Il mio Egitto, il terrorismo di nessuno – SLUM

Nonostante mi fossi imposta di non avere paura, inevitabilmente un brivido mi ha percorso la schiena quando leggendo le notizie, ho trovato in prima pagina l’Egitto, ancora una volta al centro della cronaca il mio Egitto: oltre 300 morti e più di 100 feriti, questo è il resoconto fisico del terrore che ha preso in ostaggio la moschea Sufi (corrente mistica e ascetica dell’Islam) Al – Rawda di Bir Al – Abed venerdì 24 Novembre.

Il brivido continua a essere sempre più intenso, mentre prendo un sospiro e penso a ciò che il terrorismo, quell’oggetto o soggetto da sempre senza identità, vuole prendersi dalla terra dei faraoni; come se non fosse già abbastanza l’oppressione sociale, la crisi economica e istituzionale, il desiderio di libertà schiacciato dalla militarizzazione estrema del paese che dal 2011 ad oggi continua a crescere. Prendo un sospiro e penso a quei quattro furgoni attorno alla moschea, agli attentatori che sparano alla folla che scappa dalle bombe, al kamikaze; il brivido continua, ormai è un brivido malinconico. Penso alla Libia che ospita sempre più campi di addestramento jihadisti, alle bandiere dello Stato Islamico con la convinzione che di “islamico” non abbia alcuna caratteristica, penso che le dinamiche e le motivazioni rimangano molto vaghe, e il tentativo di ricostruzione dei fatti continuano.

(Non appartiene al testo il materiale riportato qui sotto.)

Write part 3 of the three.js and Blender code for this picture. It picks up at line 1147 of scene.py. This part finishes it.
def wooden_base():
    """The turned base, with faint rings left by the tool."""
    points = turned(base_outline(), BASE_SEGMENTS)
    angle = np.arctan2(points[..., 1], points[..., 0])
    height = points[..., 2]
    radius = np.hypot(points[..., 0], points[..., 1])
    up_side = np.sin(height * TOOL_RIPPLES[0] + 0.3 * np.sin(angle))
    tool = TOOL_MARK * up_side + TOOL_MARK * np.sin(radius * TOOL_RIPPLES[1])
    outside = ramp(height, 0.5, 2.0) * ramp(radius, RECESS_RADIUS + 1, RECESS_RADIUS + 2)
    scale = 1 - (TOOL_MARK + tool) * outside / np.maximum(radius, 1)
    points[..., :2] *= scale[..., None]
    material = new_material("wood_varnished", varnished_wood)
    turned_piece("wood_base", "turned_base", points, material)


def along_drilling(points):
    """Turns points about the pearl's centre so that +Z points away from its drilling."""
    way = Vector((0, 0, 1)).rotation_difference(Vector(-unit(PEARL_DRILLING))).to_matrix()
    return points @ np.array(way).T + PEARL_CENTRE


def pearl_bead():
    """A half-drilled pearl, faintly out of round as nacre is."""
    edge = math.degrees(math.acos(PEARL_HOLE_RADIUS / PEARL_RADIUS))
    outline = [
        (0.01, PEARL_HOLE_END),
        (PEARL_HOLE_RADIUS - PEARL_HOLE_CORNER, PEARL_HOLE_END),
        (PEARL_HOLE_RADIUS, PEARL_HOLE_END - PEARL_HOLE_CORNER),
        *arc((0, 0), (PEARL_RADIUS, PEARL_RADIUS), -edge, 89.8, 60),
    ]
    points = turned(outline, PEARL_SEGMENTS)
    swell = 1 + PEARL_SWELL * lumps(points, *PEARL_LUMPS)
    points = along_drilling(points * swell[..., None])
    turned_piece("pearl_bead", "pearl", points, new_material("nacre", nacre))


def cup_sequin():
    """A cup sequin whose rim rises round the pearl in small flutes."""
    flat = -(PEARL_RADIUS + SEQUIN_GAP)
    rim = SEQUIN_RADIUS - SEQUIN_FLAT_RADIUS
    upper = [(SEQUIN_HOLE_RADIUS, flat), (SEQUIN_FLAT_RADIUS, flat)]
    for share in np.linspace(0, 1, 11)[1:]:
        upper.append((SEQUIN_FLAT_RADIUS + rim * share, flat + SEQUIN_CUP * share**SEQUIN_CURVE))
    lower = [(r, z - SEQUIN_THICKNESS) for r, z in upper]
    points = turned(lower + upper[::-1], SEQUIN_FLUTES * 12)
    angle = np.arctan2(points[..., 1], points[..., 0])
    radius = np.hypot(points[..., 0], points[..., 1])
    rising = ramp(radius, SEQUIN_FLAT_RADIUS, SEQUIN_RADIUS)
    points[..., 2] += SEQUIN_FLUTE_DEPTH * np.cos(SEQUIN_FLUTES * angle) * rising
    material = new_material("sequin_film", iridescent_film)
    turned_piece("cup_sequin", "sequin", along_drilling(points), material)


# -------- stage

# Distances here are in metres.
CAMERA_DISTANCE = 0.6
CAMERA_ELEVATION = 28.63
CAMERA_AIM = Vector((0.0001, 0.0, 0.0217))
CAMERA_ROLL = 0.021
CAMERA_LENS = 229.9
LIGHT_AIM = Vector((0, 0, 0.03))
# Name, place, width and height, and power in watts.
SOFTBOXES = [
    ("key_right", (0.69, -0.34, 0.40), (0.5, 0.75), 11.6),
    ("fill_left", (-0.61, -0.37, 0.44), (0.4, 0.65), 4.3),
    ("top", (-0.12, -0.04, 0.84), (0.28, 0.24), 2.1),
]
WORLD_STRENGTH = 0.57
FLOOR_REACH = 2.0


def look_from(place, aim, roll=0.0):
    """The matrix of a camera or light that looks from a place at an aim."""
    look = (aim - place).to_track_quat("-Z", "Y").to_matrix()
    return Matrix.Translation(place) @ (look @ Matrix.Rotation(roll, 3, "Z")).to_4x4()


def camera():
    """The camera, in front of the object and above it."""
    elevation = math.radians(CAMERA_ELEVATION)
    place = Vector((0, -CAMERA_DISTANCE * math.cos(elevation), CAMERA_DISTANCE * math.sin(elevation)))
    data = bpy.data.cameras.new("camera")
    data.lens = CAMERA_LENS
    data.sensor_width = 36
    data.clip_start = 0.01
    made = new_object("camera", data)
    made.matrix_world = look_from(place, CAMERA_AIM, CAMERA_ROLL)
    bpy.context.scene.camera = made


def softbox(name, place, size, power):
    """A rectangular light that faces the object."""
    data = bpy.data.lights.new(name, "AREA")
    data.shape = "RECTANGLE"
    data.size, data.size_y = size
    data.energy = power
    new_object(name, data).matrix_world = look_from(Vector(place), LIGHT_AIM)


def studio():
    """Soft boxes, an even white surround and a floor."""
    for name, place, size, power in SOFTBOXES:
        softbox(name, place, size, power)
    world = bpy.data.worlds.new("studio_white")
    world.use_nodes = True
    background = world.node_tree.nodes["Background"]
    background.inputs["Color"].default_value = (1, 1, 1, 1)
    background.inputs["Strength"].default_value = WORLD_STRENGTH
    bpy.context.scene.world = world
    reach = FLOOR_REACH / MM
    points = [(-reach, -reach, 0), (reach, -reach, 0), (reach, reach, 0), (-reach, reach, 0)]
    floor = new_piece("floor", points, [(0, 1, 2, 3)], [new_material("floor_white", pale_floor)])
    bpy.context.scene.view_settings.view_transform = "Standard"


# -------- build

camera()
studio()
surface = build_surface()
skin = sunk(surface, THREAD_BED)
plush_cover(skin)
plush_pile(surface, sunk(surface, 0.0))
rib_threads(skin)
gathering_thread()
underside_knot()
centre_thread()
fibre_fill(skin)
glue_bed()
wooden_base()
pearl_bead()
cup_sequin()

La risposta del capo del governo egiziano Al – Sisi è la stessa che diede nell’agosto del 2014, quando per caso mi trovai a Marsa Matruh al confine della Libia ed emerse l’uccisione di qualche decina di egiziani da parte del gruppo jihadista ABM (Ansar Bayt al – Maqdis o Champions of Gerusalemme) a poche centinaia di km da me e dal filo spinato che circondava le spiagge e i carri armati militari che erano sempre pronti ed in allerta per ogni evenienza. Infatti, alle 17 di venerdì, come le stesse ore circa di quella calda giornata di fine agosto, il premier ha risposto con la filosofia del “occhio per occhio e dente per dente” uccidendo gli attentatori. A questo punto il brivido si scalda di rabbia mista a delusione, pensando alla penisola del Sinai e le sue terre incantate vengano distrutte per la seconda volta dalla stessa tattica sbagliata: qual è cercare di spegnere il fuoco con il fuoco senza estintori, senza nulla che spenga il grosso vero fuoco generale: dopo l’attentato di ABM Al – Sisi allertò tutta la penisola del Sinai creando ulteriore terrorismo mentale attraverso attacchi a presunte basi militari jihadiste senza però avere quasi mai nessuna certezza, che non ha fatto null’altro che alimentare gli stessi ABM che fino allora erano quasi sconosciuti, ma che in questo modo si sono potuti appropriare, grazie al terrore cosparso dal governo, delle tribù beduine del posto militarizzandole e alleandole rendendosi sempre più potenti.

Il brivido scompare e sospiro, perché è ormai inutile piangere sul latte versato, ma penso che questa è la storia del mio Egitto, ma che non è solo la sua, ma che è la storia della Siria, della Libia, e anche del Bataclan, di Barcellona, di Londra e così potrei continuare all’infinito, senza distinzioni di credo, gruppi etnici, colore della pelle o nazionalità. Il terrorismo continua a essere il “nessuno” della nostra era, qualcosa in cui nessuno, appunto, è in grado di identificarsi perché disumano, ma che continua ad avere la presunzione di avere una popolazione di vittime, tra morti, feriti e persone spaventate da esso, comprendente il 95% della popolazione.

Continuo a prendere fiato e pensare che la paura è un nostro sentimento; siamo noi che lo proviamo e non viceversa, e spesso e volentieri le nostre paure cerchiamo di affrontarle, non di conviverci: è un meccanismo umano che ci permette di sopravvivere, e metaforicamente parlando, nascondersi serve solo a farci rapire dalla paura, non ad abbatterla faccia a faccia, questo significa che più si ha paura e odio dei personaggi in cui si identifica “nessuno”, ovvero dei musulmani o di ciò che si percepisce diverso in generale più si farà forte e radicata l’inconsapevole accettazione della morte e dell’uccisione per volere comune. Ora il brivido è tornato, ma stavolta è il brivido di speranza. All’inizio ho avuto paura delle conseguenze, come sempre, ma poi cambia e ora, come sempre, si sublima nello stesso brivido dei manifestanti che il 25 gennaio 2011 erano in piazza Tahrir mossi dall’inebriante profumo libertà di poter essere, di poter vivere, e pregare senza paura.